Wholly embracing the art of punk that saw participants rebel against the systems and authorities in place – Ember Mikayla takes on the state of contemporary times with this nostalgic yet conceptually insightful project.
Blending the raw vocal style and pace of punk-rock with a somewhat electronically fuzzy mix and some catchy riffs, Growing Up Punk kicks into gear with a quickly engaging Bleed The Machine.
The album feels immediately relevant to the implications of its name. Mikayla offers a certain accessible normality – a familiar, comforting sound, and topics that feel both personal and inviting in these angry, unsettled outpourings.
Anarchist Skirt follows the opener and makes for a fine example of a more personal, story-telling track. Mikayla leans back and further throughout Growing Up Punk, between that which involves us all, and that which is simply a means of venting intimate and honest reflections on the individual story. The balance works well, and always the music and the voice keep the threads alive between tracks.
Transfessions is an early highlight, infectious riffs pour through with quickness and weight, creating immersive escapism with ease. Weave in a storyline that’s deeply open about personal struggles and the search for self, complete with pain and the ache of unacceptance, and the whole thing captivates and entertains in a heavy, nostalgic yet topically modern fashion. Mikayla tells these kind of untold stories throughout this album, making it as fascinating a listen as it is energising for its punk-rock power and pace.
Offering a well-placed touch of contrast is the acoustic purity of The Stains In-Between. A moment of softness, intimacy and breathy calm – along with poetic reflections that further the artist’s connection with the listener.
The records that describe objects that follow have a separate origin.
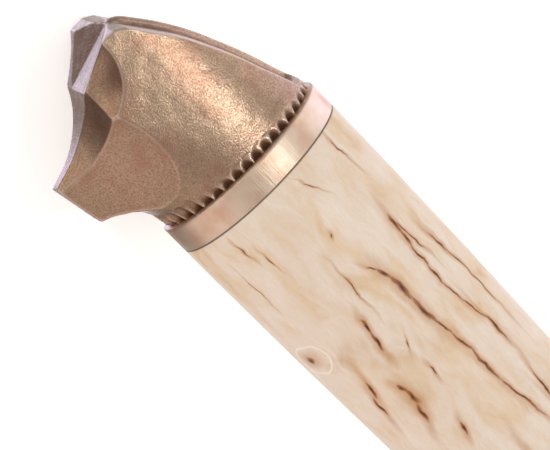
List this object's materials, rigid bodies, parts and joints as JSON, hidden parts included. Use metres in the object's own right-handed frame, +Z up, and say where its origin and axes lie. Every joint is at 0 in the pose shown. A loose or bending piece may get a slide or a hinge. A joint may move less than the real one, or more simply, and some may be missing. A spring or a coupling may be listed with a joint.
{
  "type": "fixed-blade knife with animal-head pommel",
  "caption": "Fixed-blade knife with a pale curly-wood handle, bronze end ring and a faceted cast animal-head pommel.",
  "frame": {"origin": "centre of the overall box, at the level the knife lies on", "axes": "+X along the knife to the blade's tip, +Y to the spine side, +Z up out of the knife's flat side"},
  "size_m": [0.2278, 0.037, 0.0226],
  "materials": {
    "steel": "satin ground",
    "bronze": "grained cast bronze",
    "leather": "dark pressed leather",
    "birch": "oiled curly birch with brown streaks",
    "ring_bronze": "satin bronze",
    "fastener_steel": "plain"
  },
  "bodies": {
    "root": {"blade": "steel", "bolster": "bronze", "front_spacer": "leather", "handle": "birch", "end_ring": "ring_bronze", "washer": "fastener_steel", "tang_nut": "fastener_steel", "dowel_pins": "fastener_steel", "pommel": "bronze"}
  },
  "joints": []
}
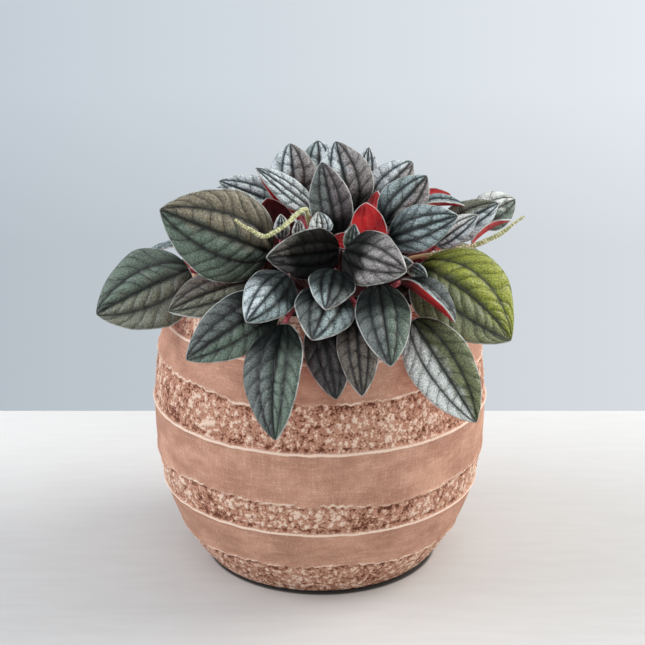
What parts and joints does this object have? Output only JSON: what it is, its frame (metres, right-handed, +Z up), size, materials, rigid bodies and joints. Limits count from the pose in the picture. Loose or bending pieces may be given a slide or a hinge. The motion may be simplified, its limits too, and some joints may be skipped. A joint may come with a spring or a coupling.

Every rock album needs its gentler moment, and this one works beautifully.
Other highlights include the screaming guitar sound and raw, passionate peaks of 1312, and the ultimately revealing, anthem-like weight of The Only I. We Are is also a melodic stand-out for its similarly anthemic quality. Really though, despite the somewhat home-made style of the project, it connects for its realness in both subject and sound. The more time you spend with these songs, the more the depths of the writing reaches out and connects.